Articles

Federal Court Applies Bacteria Exclusion to Preclude Coverage for Legionnaires Disease Class Action

Case: Paternostro v. Choice Hotel Int'l Servs. Corp.
           Federal District Court, Eastern District of Louisiana
           2014 U.S. Dist. LEXIS 161157 (11/14/ 2014)

New Orleans partners, Maureen Sullivan and Karen Dicke, recently won dismissal for the $25 million first layer umbrella policy (and an additional $75 million in follow form excess policies) in a Legionnaires disease class action pending in New Orleans.

The case involved claims for bodily injury by all persons visiting a hotel and conference center who had been exposed to Legionella and Pseudomonas aeruginosa, both forms of bacteria. One of the class representatives allegedly contracted Legionnaires disease and died.

Primary and excess insurers of the franchisor and of the franchisee/hotel operator were named in the liability action under the Louisiana Direct Action statute. Our client’s policy contained a broadly worded Fungi and Bacteria Exclusion; however, the class action complaint carefully avoided the use of the word “bacteria.”

Insurers filed over 20 motions on a variety of coverage issues under Federal Rules 12(c), 12(b)(6) and 56. To end run the supposed fact issue of whether “bacteria” was causative, we urged the court to take judicial notice under Daubert and Fed. R. Evid. 201 that Legionella and Pseudomonas aeruginosa are “bacteria,” citing learned treatises and recognized scientific authorities, including the CDC and WHO.

At oral argument, class counsel was challenged to concede that the claims involved “bacteria” because their experts would undoubtedly so testify at the class certification hearing and at trial. We also suggested that the court might require the purported class to stipulate at the hearing that their alleged injuries were not caused by “bacteria.” In response, class counsel backed down and conceded that both Legionella and Pseudomonas aeruginosa are “bacteria.” Based on the concession and an unambiguous bacteria exclusion, the court granted our motion to dismiss.

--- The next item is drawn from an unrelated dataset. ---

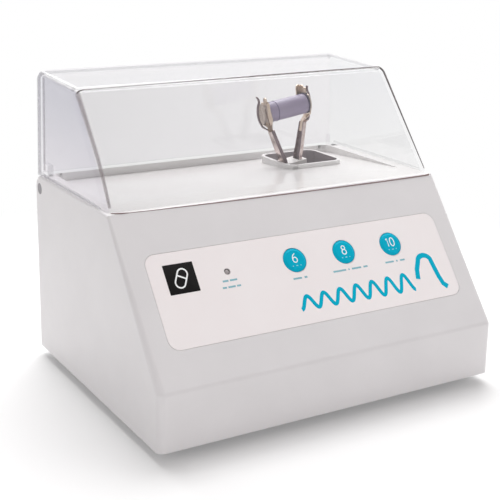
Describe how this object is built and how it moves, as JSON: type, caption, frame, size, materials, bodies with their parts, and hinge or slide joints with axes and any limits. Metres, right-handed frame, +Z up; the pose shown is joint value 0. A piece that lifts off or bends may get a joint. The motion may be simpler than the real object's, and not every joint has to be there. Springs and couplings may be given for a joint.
{
  "type": "dental amalgamator",
  "caption": "Bench capsule mixer: sloped white housing with a clear hinged lid over a tray, round front keys, and a motor-driven two-armed fork that shakes a capsule on a skewed bush.",
  "frame": {"origin": "on the table, under the middle of the housing", "axes": "+Z up, +X along the width to the right as seen from the front, the front faces -Y"},
  "size_m": [0.21, 0.164, 0.1703],
  "materials": {
    "housing_white": "satin",
    "label_film": "satin",
    "key_cyan": "satin",
    "lid_clear": "polished",
    "base_plastic": "moulded",
    "foot_rubber": "matte",
    "screw_steel": "zinc plated",
    "pin_steel": "turned",
    "panel_steel": "powder coated",
    "black_plastic": "moulded",
    "plated_contact": "nickel plated",
    "frame_steel": "zinc plated sheet",
    "motor_steel": "painted",
    "ferrite": "sintered",
    "brass": "drawn",
    "carbon": "pressed carbon",
    "bronze": "sintered",
    "board_green": "solder mask",
    "lamination": "laminated",
    "copper": "enamelled wire",
    "capacitor_sleeve": "shrunk sleeve",
    "aluminium": "extruded",
    "led_lens": "clear lens",
    "reed_glass": "drawn",
    "cable_jacket": "extruded",
    "ribbon_grey": "extruded",
    "spring_steel": "drawn",
    "magnet": "nickel plated",
    "shaft_steel": "ground",
    "bush_steel": "turned",
    "fan_nylon": "moulded",
    "counterweight_steel": "zinc plated",
    "hub_nylon": "moulded",
    "arm_steel": "nickel plated spring steel",
    "capsule_body": "moulded",
    "capsule_cap": "moulded"
  },
  "bodies": {
    "chassis": {"housing_shell": "housing_white", "front_label": "label_film", "base_plate": "base_plastic", "base_screws": "screw_steel", "rubber_feet": "foot_rubber", "hinge_pins": "pin_steel", "rear_panel": "panel_steel", "panel_screws": "screw_steel", "mains_inlet": "black_plastic", "inlet_pins": "plated_contact", "switch_frame": "black_plastic", "motor_frame": "frame_steel", "isolators": "foot_rubber", "isolator_screws": "screw_steel", "motor_can": "motor_steel", "motor_end_cap": "black_plastic", "motor_screws": "screw_steel", "field_magnets": "ferrite", "brush_holders": "brass", "carbon_brushes": "carbon", "shaft_bushes": "bronze", "control_board": "board_green", "board_standoffs": "brass", "board_screws": "screw_steel", "transformer_core": "lamination", "transformer_coil": "copper", "capacitors": "capacitor_sleeve", "heatsink": "aluminium", "keypad_board": "board_green", "tact_switches": "black_plastic", "indicator_led": "led_lens", "reed_switch": "reed_glass", "power_leads": "cable_jacket", "ribbon_cable": "ribbon_grey", "fork_springs": "spring_steel"},
    "lid": {"lid_shell": "lid_clear", "lid_magnet": "magnet"},
    "key_short": {"key_short": "key_cyan"},
    "key_medium": {"key_medium": "key_cyan"},
    "key_long": {"key_long": "key_cyan"},
    "power_rocker": {"power_rocker": "black_plastic"},
    "shaft": {"drive_shaft": "shaft_steel", "rotor_core": "lamination", "commutator": "copper", "cooling_fan": "fan_nylon", "skew_bush": "bush_steel", "bearing_inner_rings": "shaft_steel", "counterweights": "counterweight_steel"},
    "fork": {"fork_hub": "hub_nylon", "bearing_outer_rings": "shaft_steel", "bearing_balls": "shaft_steel", "arm_clamp": "hub_nylon", "arm_left": "arm_steel", "arm_right": "arm_steel", "arm_screws": "screw_steel", "clip_left": "arm_steel", "clip_right": "arm_steel"},
    "capsule": {"capsule_body": "capsule_body", "capsule_cap": "capsule_cap"}
  },
  "joints": [
    {"name": "lid_hinge", "type": "hinge", "parent": "chassis", "child": "lid", "pos_m": [0, 0.0736, 0.1035], "axis": [-1, 0, 0], "range_deg": [0, 90]},
    {"name": "key_short_press", "type": "slide", "parent": "chassis", "child": "key_short", "axis": [0, 0.7815, -0.6239], "range_m": [0, 0.0004], "stiffness_N_per_m": 1500},
    {"name": "key_medium_press", "type": "slide", "parent": "chassis", "child": "key_medium", "axis": [0, 0.7815, -0.6239], "range_m": [0, 0.0004], "stiffness_N_per_m": 1500},
    {"name": "key_long_press", "type": "slide", "parent": "chassis", "child": "key_long", "axis": [0, 0.7815, -0.6239], "range_m": [0, 0.0004], "stiffness_N_per_m": 1500},
    {"name": "power_rocker_tilt", "type": "hinge", "parent": "chassis", "child": "power_rocker", "pos_m": [-0.082, 0.0756, 0.06], "axis": [1, 0, 0], "range_deg": [0, 16]},
    {"name": "shaft_spin", "type": "hinge", "parent": "chassis", "child": "shaft", "pos_m": [0.0575, 0.047, 0.055], "axis": [1, 0, 0], "continuous": true},
    {"name": "fork_swing", "type": "hinge", "parent": "shaft", "child": "fork", "pos_m": [0.0575, 0.047, 0.055], "axis": [0.989, 0, 0.1478], "continuous": true, "deforming": ["fork_springs"]},
    {"name": "capsule_lift", "type": "slide", "parent": "fork", "child": "capsule", "axis": [-0.1478, 0, 0.989], "range_m": [0, 0.012]}
  ],
  "couplings": [
    {"joint": "fork_swing", "follows": "shaft_spin", "ratio": -1}
  ]
}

Other insurers whose policies lacked broadly worded bacteria exclusions but contained traditional pollution exclusions were not successful in obtaining dismissal. The court rejected the argument that the bacteria are “pollutants” under controlling Louisiana law, finding that microbial agents are not pollutants as that term is generally understood and differ from typical environmental pollutants, such as asbestos, carbon monoxide, gasoline, and lead paint. Bacteria are microorganisms existing in the natural environment and do not “discharge, disperse, seep or migrate,” as a typical pollutant does.

However, in another victory for insurers, the court rejected the argument that policies which contain both a pollution exclusion and a bacteria exclusion are inherently ambiguous, thus rendering an otherwise clear bacteria exclusion ineffective.